Assessing the presence of potentially malignant lymph nodes aids in estimating cancer progression, and identifying surrounding benign lymph nodes can assist in determining potential metastatic pathways for cancer. For quantitative analysis, automatic segmentation of lymph nodes is crucial. However, due to the labor-intensive and time-consuming manual annotation process required for a large number of lymph nodes, it is more practical to annotate only a subset of the lymph node instances to reduce annotation costs. In this study, we propose a pre-trained Dual-Branch network with Dynamically Mixed Pseudo label (DBDMP) to learn from partial instance annotations for lymph nodes segmentation. To obtain reliable pseudo labels for lymph nodes that are not annotated, we employ a dual-decoder network to generate different outputs that are then dynamically mixed. We integrate the original weak partial annotations with the mixed pseudo labels to supervise the network.
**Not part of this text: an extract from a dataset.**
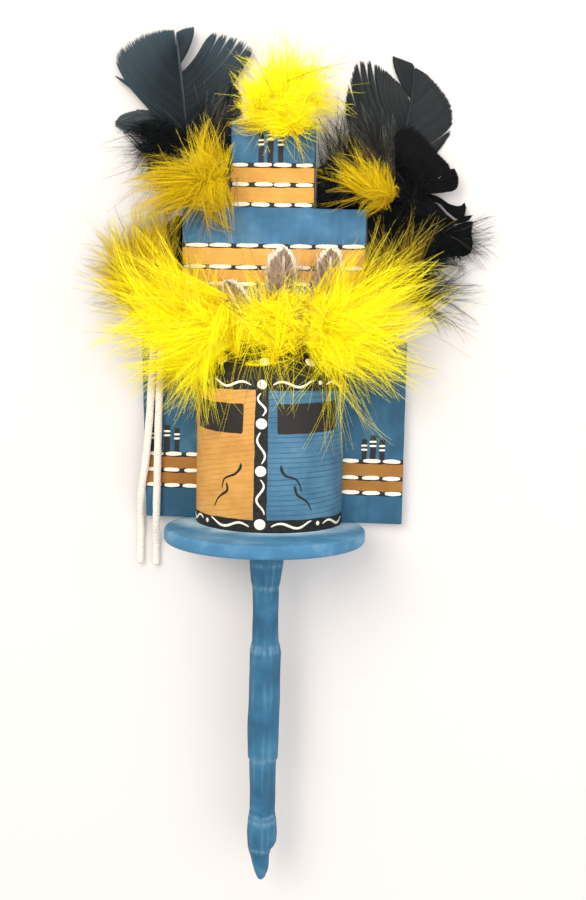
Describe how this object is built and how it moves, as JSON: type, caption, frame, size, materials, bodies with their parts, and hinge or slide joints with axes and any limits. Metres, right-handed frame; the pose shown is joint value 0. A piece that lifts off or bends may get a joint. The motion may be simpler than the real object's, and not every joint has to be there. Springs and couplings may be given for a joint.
{
  "type": "kachina doll",
  "caption": "Kachina mask on a wand: half-round painted case mask, stepped tableta board, chin disc, whittled handle, yellow marabou plumes, black feathers and hanging laces.",
  "frame": {"origin": "on the tableta's flat back, on the mask's centre line, 30 mm above the tableta's foot", "axes": "+Y from the handle's tip towards the tableta's top, +Z out of the face, +X to the viewer's right; the piece lies on its back"},
  "size_m": [0.1575, 0.3531, 0.0626],
  "materials": {
    "board_blue": "thin matte blue stain-like paint over straight grain",
    "mask_paint": "matte blue and orange halves, black bands with white brush marks",
    "disc_blue": "matte blue paint, slightly dusty",
    "handle_blue": "whittled flats under matte blue paint",
    "yellow_marabou": "soft dyed down",
    "gold_marabou": "soft dyed down",
    "black_feather": "black vane with a faint blue-grey sheen",
    "barred_feather": "brown down with a cream band",
    "white_lace": "sueded"
  },
  "bodies": {
    "root": {"tableta": "board_blue", "case_mask": "mask_paint", "chin_disc": "disc_blue", "wand_handle": "handle_blue", "crown_plume": "yellow_marabou", "left_upper_plume": "gold_marabou", "right_upper_plume": "gold_marabou", "left_side_plume": "yellow_marabou", "brow_plume": "yellow_marabou", "right_side_plume": "yellow_marabou", "black_feather_left_1": "black_feather", "black_feather_left_2": "black_feather", "black_feather_left_3": "black_feather", "black_feather_right_1": "black_feather", "black_feather_right_2": "black_feather", "black_feather_right_3": "black_feather", "barred_feather_1": "barred_feather", "barred_feather_2": "barred_feather", "barred_feather_3": "barred_feather", "lace_left": "white_lace", "lace_right": "white_lace"}
  },
  "joints": []
}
To further leverage the extensive amount of unannotated voxels, we apply a self-supervised pre-training strategy to enhance the model's feature extraction capability. Experiments on the mediastinal Lymph Node Quantification (LNQ) dataset demonstrate that our method, compared to directly learning from partial instance annotations, significantly improves the Dice Similarity Coefficient (DSC) from 11.04% to 54.10% and reduces the Average Symmetric Surface Distance (ASSD) from 20.83 $mm$ to 8.72 $mm$. The code is available at https://github.com/WltyBY/LNQ2023_training_code.git

Figures (4)

• Figure 1: An overview of the proposed DBDMP which utilizes a dual-branch network with one shared encoder and two decoders. (a) In the self-supervised learning stage, Model Genesis is employed for pre-training. (b) In the downstream learning stage, a mixture of the outputs from the two decoders is combined with the original partial annotation to obtain a pseudo label. We also use a consensus-aware loss $\mathcal{L}_{KLCE}$ to avoid over-fitting noise in the pseudo labels.
• Figure 2: The transformations used to generate the input for self-supervised training: I. Non-linear transformation, II. Local pixel shuffling, III. In-painting, IV. Out-painting. RCT (Randomly Composed Transformation) means that the basic transformations are composed, each with a probability to be used. Note that in-painting and out-painting are not performed together each time.
• Figure 3: Sensitivity analysis of hyper-parameters $\tau$, $\gamma$, $\alpha$ and $\lambda$, respectively.
• Figure 4: Visualization of segmentation results of the ablation study in Table \ref{['tab:Ablation Study']}.